Eric Spivey said he agrees with the go-slow approach to changing a congregation’s self-identity. And it’s an especially important approach for his kind of Christians, he said: Baptists.

“Our church is like many Baptist churches,” said Spivey, the senior pastor at First Baptist Church in Cornelia, Ga. “It’s been around about 130 years and the idea of membership has long legs.”

Congregants have grown up thinking of themselves as members and it’s a long-standing practice to formerly transfer memberships to new churches after a move or other circumstances, he said.

“Membership is just a part of who we are.”

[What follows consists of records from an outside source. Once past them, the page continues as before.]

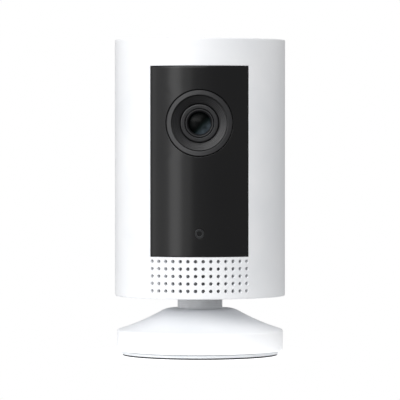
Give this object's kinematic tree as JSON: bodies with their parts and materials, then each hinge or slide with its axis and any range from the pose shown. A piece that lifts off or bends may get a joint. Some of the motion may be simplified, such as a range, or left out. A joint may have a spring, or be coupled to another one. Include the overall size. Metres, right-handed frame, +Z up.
{
  "type": "security camera",
  "caption": "Small indoor camera: upright white cylinder with a dark curved window and round lens, on a short neck that turns and tilts on a low round stand.",
  "frame": {"origin": "centre of the underside of the rubber foot ring, on the surface that the stand rests on", "axes": "+Z up along the axis of the stand, neck and head; the lens looks along -Y; +X is to the right as seen from the front"},
  "size_m": [0.046, 0.046, 0.0851],
  "materials": {
    "white_shell": "fine moulded satin",
    "neck_acetal": "fine turned rings",
    "plate_plastic": "moulded satin",
    "foot_rubber": "matte",
    "zinc_steel": "zinc plated",
    "nylon_washer": "smooth",
    "window_black": "satin gloss",
    "bezel_black": "fine matte",
    "light_pipe": "translucent",
    "circuit_board": "solder mask",
    "chip_epoxy": "matte",
    "soft_foam": "open cell",
    "barrel_metal": "black anodised",
    "lens_glass": "coated",
    "inner_black": "moulded",
    "filter_glass": "polished",
    "copper_coil": "lacquered wire",
    "heat_aluminium": "stamped",
    "led_package": "moulded",
    "ribbon_film": "film",
    "cone_film": "thin film",
    "magnet_nickel": "nickel plated",
    "dust_cloth": "woven mesh",
    "frame_plastic": "moulded"
  },
  "bodies": {
    "wall_plate": {"foot_pad": "foot_rubber", "wall_plate": "plate_plastic"},
    "base": {"base_shell": "white_shell"},
    "neck": {"neck_post": "neck_acetal", "wave_washer": "zinc_steel", "swivel_washer": "zinc_steel", "swivel_screw": "zinc_steel"},
    "ircut_slider": {"ircut_slider": "inner_black", "ircut_panes": "filter_glass"},
    "reset_button": {"reset_button": "white_shell"},
    "head": {"tilt_bracket": "zinc_steel", "tilt_pin": "zinc_steel", "tilt_nut": "zinc_steel", "friction_washers": "nylon_washer", "body_shell": "white_shell", "front_window": "window_black", "bottom_cap": "white_shell", "cap_screws": "zinc_steel", "status_light_ring": "light_pipe", "status_board": "circuit_board", "microphone": "chip_epoxy", "lens_bezel": "bezel_black", "light_baffle": "soft_foam", "lens_barrel": "barrel_metal", "lens_retaining_ring": "barrel_metal", "front_lens": "lens_glass", "middle_lens": "lens_glass", "rear_lens": "lens_glass", "lens_holder": "inner_black", "ircut_housing": "inner_black", "ircut_coil": "copper_coil", "main_board": "circuit_board", "board_screws": "zinc_steel", "image_sensor": "chip_epoxy", "board_chips": "chip_epoxy", "shield_can": "zinc_steel", "thermal_pad": "soft_foam", "heat_spreader": "heat_aluminium", "ir_led_board": "circuit_board", "ir_leds": "led_package", "power_ribbon": "ribbon_film", "led_ribbon": "ribbon_film", "speaker_frame": "inner_black", "speaker_cone": "cone_film", "speaker_magnet": "magnet_nickel", "speaker_gasket": "soft_foam", "grille_mesh": "dust_cloth", "inner_frame": "frame_plastic", "antennas": "circuit_board", "power_board": "circuit_board", "usb_socket": "zinc_steel", "reset_switch": "chip_epoxy"}
  },
  "joints": [
    {"name": "plate_twist", "type": "hinge", "parent": "wall_plate", "child": "base", "pos_m": [0, 0, 0], "axis": [0, 0, 1], "range_deg": [0, 32]},
    {"name": "pan", "type": "hinge", "parent": "base", "child": "neck", "pos_m": [0, 0, 0.0126], "axis": [0, 0, 1], "continuous": true},
    {"name": "tilt", "type": "hinge", "parent": "neck", "child": "head", "pos_m": [0, 0, 0.023], "axis": [1, 0, 0], "range_deg": [-18, 18]},
    {"name": "ircut_shift", "type": "slide", "parent": "head", "child": "ircut_slider", "axis": [1, 0, 0], "range_m": [0, 0.0062]},
    {"name": "reset_press", "type": "slide", "parent": "head", "child": "reset_button", "axis": [0, -1, 0], "range_m": [0, 0.0004], "stiffness_N_per_m": 1500, "springref_m": -0.0002}
  ]
}
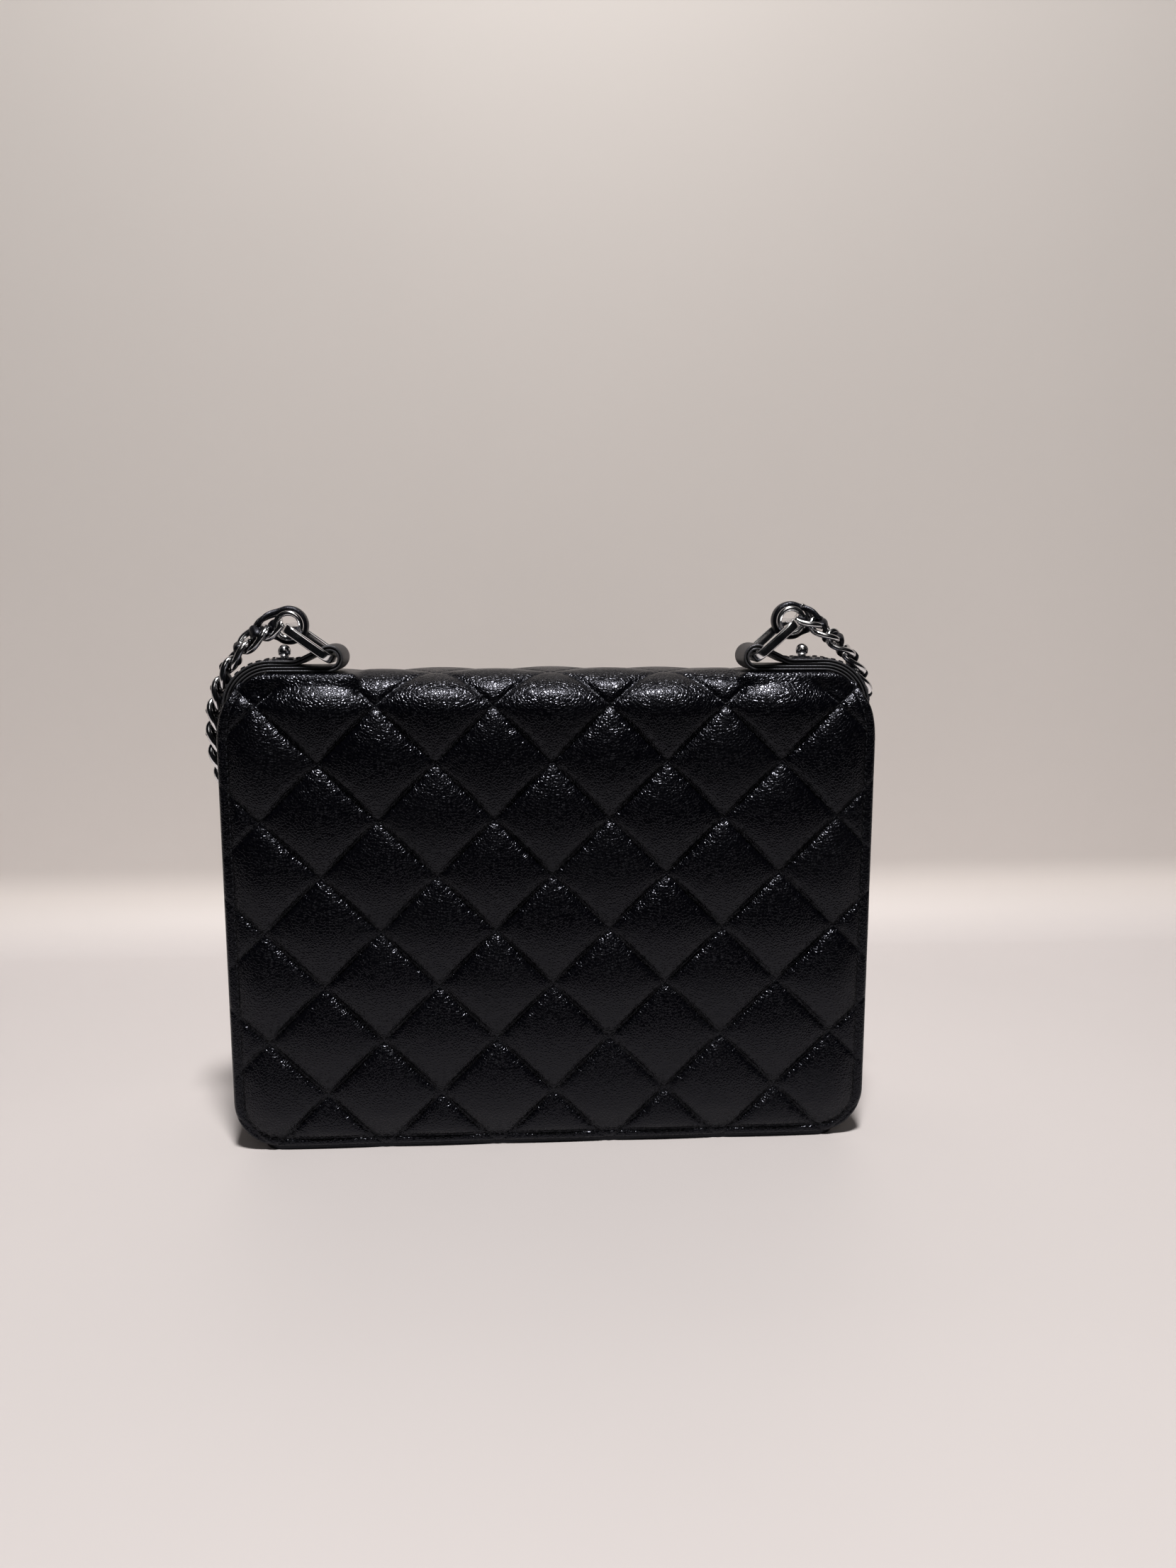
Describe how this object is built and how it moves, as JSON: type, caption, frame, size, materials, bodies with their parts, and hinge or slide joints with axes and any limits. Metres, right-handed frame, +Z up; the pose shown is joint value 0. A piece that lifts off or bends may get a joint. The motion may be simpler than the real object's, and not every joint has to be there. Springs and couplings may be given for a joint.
{
  "type": "quilted crossbody purse",
  "caption": "Small flat quilted flap bag with a laced chain strap, folding strap tabs with metal rings, a magnetic snap and a zipped divider pocket.",
  "frame": {"origin": "on the table under the middle of the closed bag, measured without the strap", "axes": "+Z up, +X across the bag's width, -Y towards the plain quilted back, +Y towards the flap"},
  "size_m": [0.1994, 0.1083, 0.1612],
  "materials": {
    "quilted_leather": "black pebbled lambskin, quilted, soft sheen",
    "plain_leather": "black pebbled leather, soft sheen",
    "lining_leather": "black smooth lining leather, matte",
    "foam": "soft quilting foam",
    "board": "grey stiffening board",
    "tape": "black woven tape",
    "polished_metal": "polished silver-coloured metal",
    "zip_metal": "satin nickel",
    "laced_chain": "polished curb chain laced with black leather"
  },
  "bodies": {
    "root": {"back_panel": "quilted_leather", "back_foam": "foam", "back_board": "board", "back_lining": "lining_leather", "base_panel": "plain_leather", "base_board": "board", "base_lining": "lining_leather", "front_panel": "plain_leather", "front_board": "board", "front_lining": "lining_leather", "gusset_left": "plain_leather", "gusset_right": "plain_leather", "slip_pocket": "lining_leather", "zip_pocket": "lining_leather", "zip_tape_rear": "tape", "zip_tape_front": "tape", "zip_teeth": "zip_metal", "zip_stops": "zip_metal", "snap_stud": "zip_metal", "snap_stud_washer": "zip_metal", "tab_root_left": "plain_leather", "tab_root_right": "plain_leather", "strap_run_left": "laced_chain", "strap_run_right": "laced_chain", "strap_coil": "laced_chain", "strap_tie": "plain_leather"},
    "flap": {"flap_panel": "quilted_leather", "flap_foam": "foam", "flap_board": "board", "flap_lining": "lining_leather", "snap_socket": "zip_metal", "snap_socket_washer": "zip_metal"},
    "tab_left": {"tab_left": "plain_leather", "tab_rivet_left": "polished_metal"},
    "tab_right": {"tab_right": "plain_leather", "tab_rivet_right": "polished_metal"},
    "ring_left": {"strap_ring_left": "polished_metal", "end_link_left": "polished_metal"},
    "ring_right": {"strap_ring_right": "polished_metal", "end_link_right": "polished_metal"},
    "slider": {"zip_slider": "zip_metal"},
    "pull": {"zip_pull": "zip_metal"}
  },
  "joints": [
    {"name": "flap_fold", "type": "hinge", "parent": "root", "child": "flap", "pos_m": [0, -0.001, 0.142], "axis": [1, 0, 0], "range_deg": [0, 90]},
    {"name": "tab_left_fold", "type": "hinge", "parent": "root", "child": "tab_left", "pos_m": [-0.08, -0.0129, 0.146], "axis": [0, -1, 0], "range_deg": [0, 90], "deforming": ["strap_run_left"]},
    {"name": "tab_right_fold", "type": "hinge", "parent": "root", "child": "tab_right", "pos_m": [0.08, -0.0129, 0.146], "axis": [0, 1, 0], "range_deg": [0, 90], "deforming": ["strap_run_right"]},
    {"name": "ring_left_swing", "type": "hinge", "parent": "tab_left", "child": "ring_left", "pos_m": [-0.063, -0.0129, 0.1464], "axis": [0, 1, 0], "range_deg": [-3, 15], "deforming": ["strap_run_left"]},
    {"name": "ring_right_swing", "type": "hinge", "parent": "tab_right", "child": "ring_right", "pos_m": [0.06, -0.0129, 0.1464], "axis": [0, -1, 0], "range_deg": [-6, 15], "deforming": ["strap_run_right"]},
    {"name": "zip_travel", "type": "slide", "parent": "root", "child": "slider", "axis": [-1, 0, 0], "range_m": [0, 0.12]},
    {"name": "pull_swing", "type": "hinge", "parent": "slider", "child": "pull", "pos_m": [0.06, -0.0024, 0.121], "axis": [0, 1, 0], "range_deg": [0, 180]}
  ]
}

Yet membership is problematic, he said. Once attained, it doesn’t always compel people to continue involvement — or even attendance — in church life.

And in these times of increasing secularization and decreasing Christian identity, the membership model just doesn’t hold up, he said.

“It’s no longer enough to sustain the Christian movement,” he said. “You don’t die for membership in a club.”

So at First Baptist, the concept of “sacred partners” is being promoted to remind Baptists they are called jointly to a mission known as church.

“A piece of that is rediscovering what it means to be a disciple of Christ, and for us one of our key values is growing disciples,” Spivey said.

To move further into the discipleship concept, Spivey said the church has embarked on a 30-week study of key virtues, practices and beliefs of the Christian faith.

“It’s a spiritual inventory you can use,” he said.

The staff can use it to shape the discipleship growing process. Individuals can use it to focus on those parts of their faith that need growing. Some lay people are being trained as discipleship coaches.

“It’s not about creating mass programs but about meeting each person in their own walk,” Spivey said.

Overall, the goal is to help individuals understand their faith and the importance of being part of a community that helps sustain that faith.

“As you become more sold out to Christ, you are more able to live in a world that is challenging your values,” he said.